The Court determined Mr. Hogan was constructively dismissed and that 22 months was the appropriate notice period. The Court then turned to the issue of damages and mitigation, and found that CERB payments constituted mitigation income and should be deducted from wrongful dismissal damages for, inter alia, the following reasons.

  1. Unlike EI benefits (which are not deductible from a wrongful dismissal award as an employee may be required to repay EI benefits to the government upon receipt of severance), CERB payments are not required to be repaid.
  2. CERB payments are not private insurance and therefore are not considered to be delayed or deferred earnings rightfully belonging to the employee.
  3. The CERB payments raised a “compensating advantage” issue. If the CERB payments were not deducted from the damages award, the dismissed employee could end up in a better position than he or she would have been if there had been no wrongful dismissal at all.
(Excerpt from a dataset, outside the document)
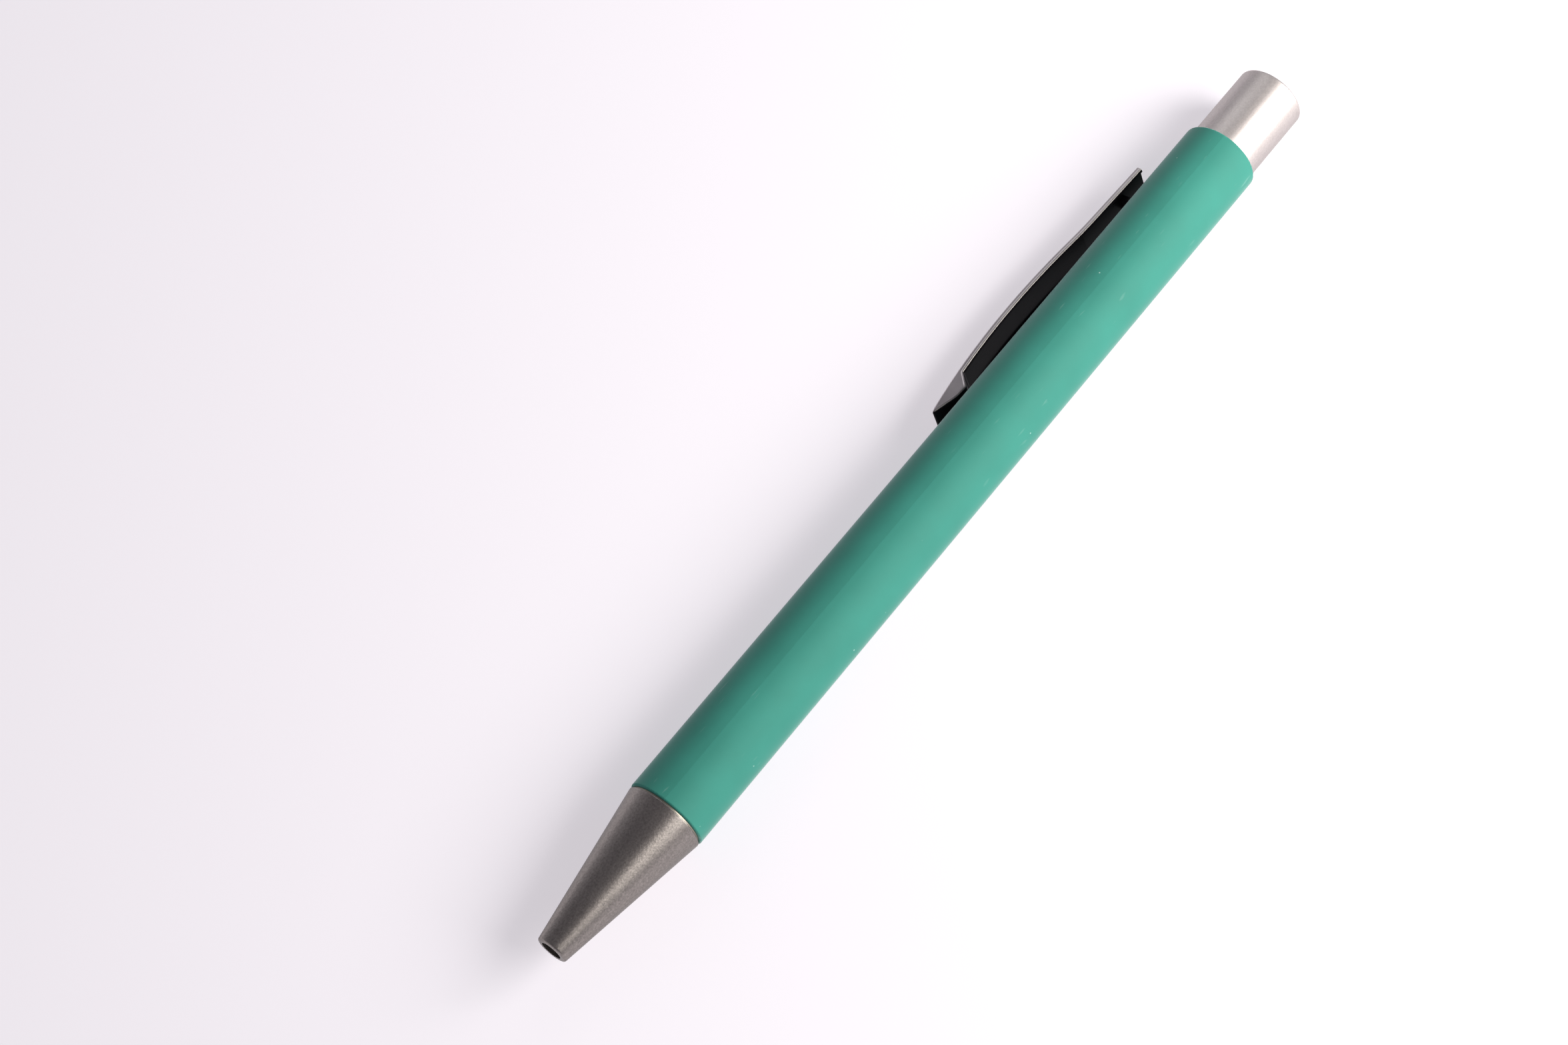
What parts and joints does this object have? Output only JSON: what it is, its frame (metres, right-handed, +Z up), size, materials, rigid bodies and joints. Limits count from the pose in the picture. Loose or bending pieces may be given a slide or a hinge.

The BCSC in the Hogan decision is a departure and distinguished the decision of Iriotakis v. Peninsula Employment Services Ltd. in which the Ontario Superior Court of Justice did not reduce the employee’s entitlement to damages in lieu of reasonable notice by the amount of CERB he had received.  The primary reason for the differing outcome was that in Iriotakis, the employee would not be compensated for all of the income he lost, as it would not account for his significant loss of commission that he received in addition to his salary

This is the first BC decision to discuss the impact of CERB payments on severance awards and is a reminder of the uncertainty within Canadian authority on the matter. While the decision confirms that CERB may be considered mitigation income properly deducted from severance awards, whether it will result in a reduction will be a case specific analysis.  One thing is evident, CERB payments are now a relevant and possibly important consideration for employers when assessing severance packages.